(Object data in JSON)
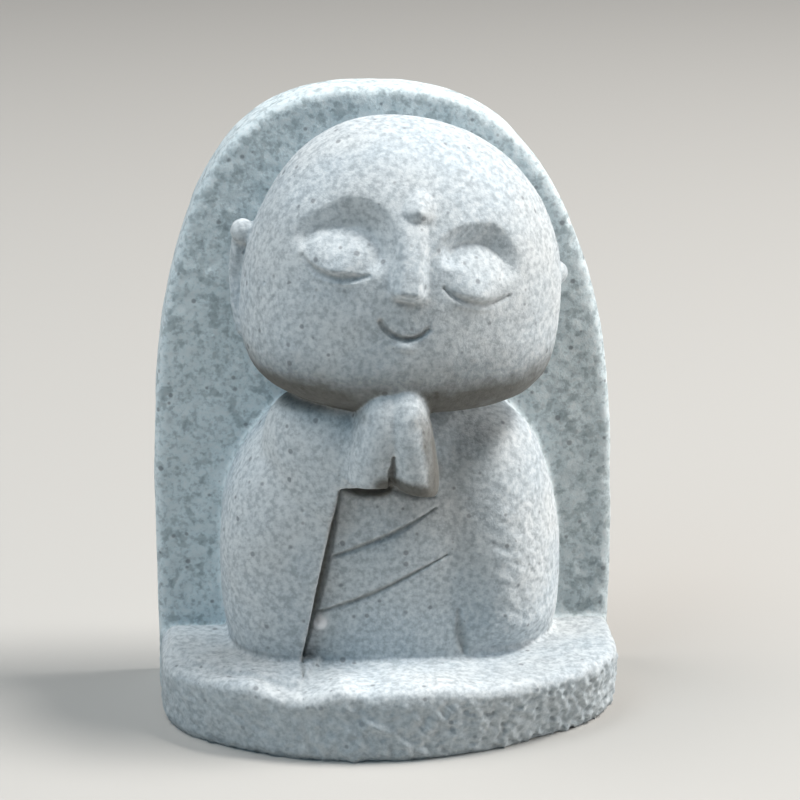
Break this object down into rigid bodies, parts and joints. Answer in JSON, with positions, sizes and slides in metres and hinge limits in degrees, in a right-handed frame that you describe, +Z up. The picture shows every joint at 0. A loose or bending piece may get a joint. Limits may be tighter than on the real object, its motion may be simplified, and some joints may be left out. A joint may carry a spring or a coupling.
{
  "type": "jizo statue",
  "caption": "Small garden jizo of grey cast stone: a praying monk with closed eyes on a low base, carved in front of an arched slab.",
  "frame": {"origin": "on the underside, below the middle of the statue's box", "axes": "+Z up, -Y to the front that the figure faces, +X to the right of someone who looks at the front"},
  "size_m": [0.0818, 0.0443, 0.11],
  "materials": {
    "stone": "matt, speckled grey cast stone"
  },
  "bodies": {
    "root": {"jizo_statue": "stone"}
  },
  "joints": []
}
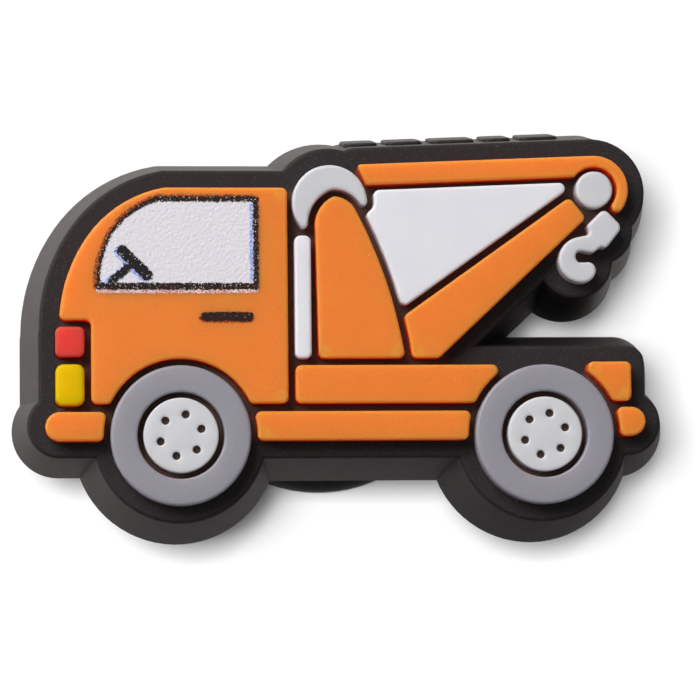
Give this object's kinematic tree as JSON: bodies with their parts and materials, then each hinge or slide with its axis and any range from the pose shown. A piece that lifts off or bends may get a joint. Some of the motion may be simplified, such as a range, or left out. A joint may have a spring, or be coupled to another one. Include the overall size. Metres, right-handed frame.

■ What this task involves ■
Identify the lines of the entries containing the string "right". Copy each such line.

■ Problem solution ■
Break this object down into rigid bodies, parts and joints. Answer in JSON, with positions, sizes and slides in metres and hinge limits in degrees, in a right-handed frame that you describe, +Z up. The picture shows every joint at 0. A loose or bending piece may get a joint. Limits may be tighter than on the real object, its motion may be simplified, and some joints may be left out. A joint may carry a spring or a coupling.
  "frame": {"origin": "on the underside, below the middle of the statue's box", "axes": "+Z up, -Y to the front that the figure faces, +X to the right of someone who looks at the front"},
Give this object's kinematic tree as JSON: bodies with their parts and materials, then each hinge or slide with its axis and any range from the pose shown. A piece that lifts off or bends may get a joint. Some of the motion may be simplified, such as a range, or left out. A joint may have a spring, or be coupled to another one. Include the overall size. Metres, right-handed frame.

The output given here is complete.